Mas, talvez, o mais importante na perspectiva estratégica: nesse momento em que o Governo Federal anuncia a intenção de firmar nova delegação com o Município de Itajaí (25 anos), e de fazer licitação para arrendamento (35 anos) das instalações outrora ocupadas pela APM, uma análise mais minuciosa desse processo, suas relações causais e prognósticos, seria da maior importância para orientar a definição da modelagem do arrendamento e de eficaz governança; até do Complexo Portuário.
Sem isso, sem que seja garantido ao potencial futuro arrendatário de Itajaí um “ambiente concorrencial em bases isonômicas”; com reais condições estruturais, econômicas e regulatórias de competição no mercado regional (particularmente com a Portonave), ainda que o leilão chegue a ser exitoso, o mais provável é que o arranjo resultante seja sub-ótimo.
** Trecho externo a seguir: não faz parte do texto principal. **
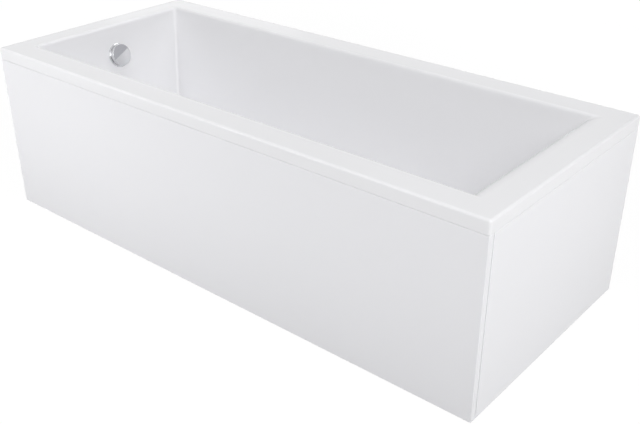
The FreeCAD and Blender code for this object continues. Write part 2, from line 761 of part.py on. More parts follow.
def make_waste():
    """Chromed flange through the drain, screwed into a plastic tee under the shell."""
    keep(ring("bedding", size.drain_radius + 1, size.flange_radius, recess_top,
              size.flange_seal_thick), "flange_seal")
    keep(ring("washer", size.drain_radius, size.tee_flange_radius, tee_top, size.gasket_thick),
         "waste_gasket")
    top, tail = size.flange_thick, size.flange_tail_radius
    low = size.flange_thick - size.flange_tail_length
    bore = tail - size.flange_tail_wall
    seat = plug_base - size.plug_skirt + size.plug_lip - size.seated_gap - flange_base
    collar = turned("collar", [(tail, low), (tail, 0.0), (size.flange_radius, 0.0),
                               (size.flange_radius, 0.8), (tail + 4, top), (size.flange_bore, top),
                               (size.flange_bore, seat), (size.plug_seat_radius, seat),
                               (size.plug_seat_radius, low)])
    place(collar, waste_x, 0, flange_base)
    bar, deep = size.spider_bar, size.spider_depth
    bars_z = flange_base + low
    bars = fuse("spider", block("spider_x", (waste_x - bore, -bar / 2, bars_z), (2 * bore, bar, deep)),
                block("spider_y", (waste_x - bar / 2, -bore, bars_z), (bar, 2 * bore, deep)),
                rod("spider_hub", size.spider_hub_radius, deep, (waste_x, 0, bars_z)))
    guide = rod("stem_guide", size.stem_radius + size.stem_fit, 2 * deep, (waste_x, 0, bars_z - deep / 2))
    keep(cut("flange", fuse("flange_solid", collar, bars), guide), "waste_flange")

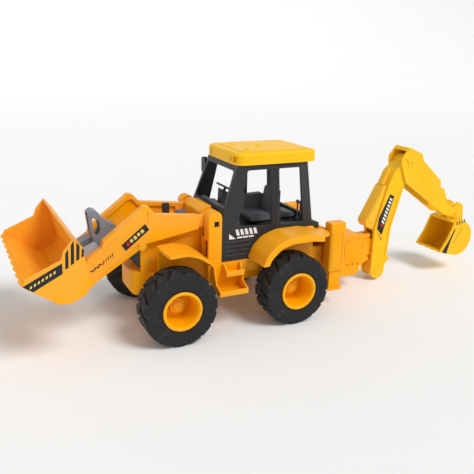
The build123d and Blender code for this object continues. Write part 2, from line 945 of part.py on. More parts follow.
def make_rear_bucket():
    """The digging bucket: a round shell with two ears, a lip strip and corner teeth."""
    outside = rear_bucket_face(24.0, (-249, 65.5), (-229.5, 28), (-256, 21), [(-230.5, 31), (-240, 45)])
    inside = rear_bucket_face(
        21.4,
        (-251, 63),
        (-229.5, 30.4),
        (-256, 23.2),
        [(-200, 30), (-200, 90), (-245, 66)],
    )
    with BuildPart() as bucket:
        extrude(to_extrude=outside, amount=rear_bucket_half, both=True)
        block((-270, -240), (-30, 30), (67.7, 80), Mode.SUBTRACT)
        extrude(to_extrude=inside, amount=rear_bucket_half - 2.2, both=True, mode=Mode.SUBTRACT)
        for side in (-1, 1):
            low, high = sorted((side * 6, side * 9.9))
            slab(
                [
                    (-250, 66.8),
                    (-250, 78, 3),
                    (-263, 88, 2.5),
                    (-271.5, 84, 2.5),
                    (-274.5, 61.4),
                    (-271.5, 61.5),
                    (-262, 66.8),
                ],
                low,
                high,
            )
        cross_rod(rear_bucket_pivot, -20, 20, pin_radius, Mode.SUBTRACT)
        for tooth_y in (-16.5, -5.5, 5.5, 16.5):
            slab([(-233, 29), (-226.4, 31.2), (-232, 26.5)], tooth_y - 2.6, tooth_y + 2.6)
    save(bucket.part, "rear_bucket")


# Loader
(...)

O modelo landlord, com gestão descentralizada, autônoma e participativa, e sob comando de organizações públicas (evidentemente profissionalizadas!), sabemos, é o benchmarking internacional. Mas uma nova delegação para o Município de Itajaí, por si só, “coeteris paribus”, pode não reproduzir os dias de glória vividos pelo Porto no início do Século XXI.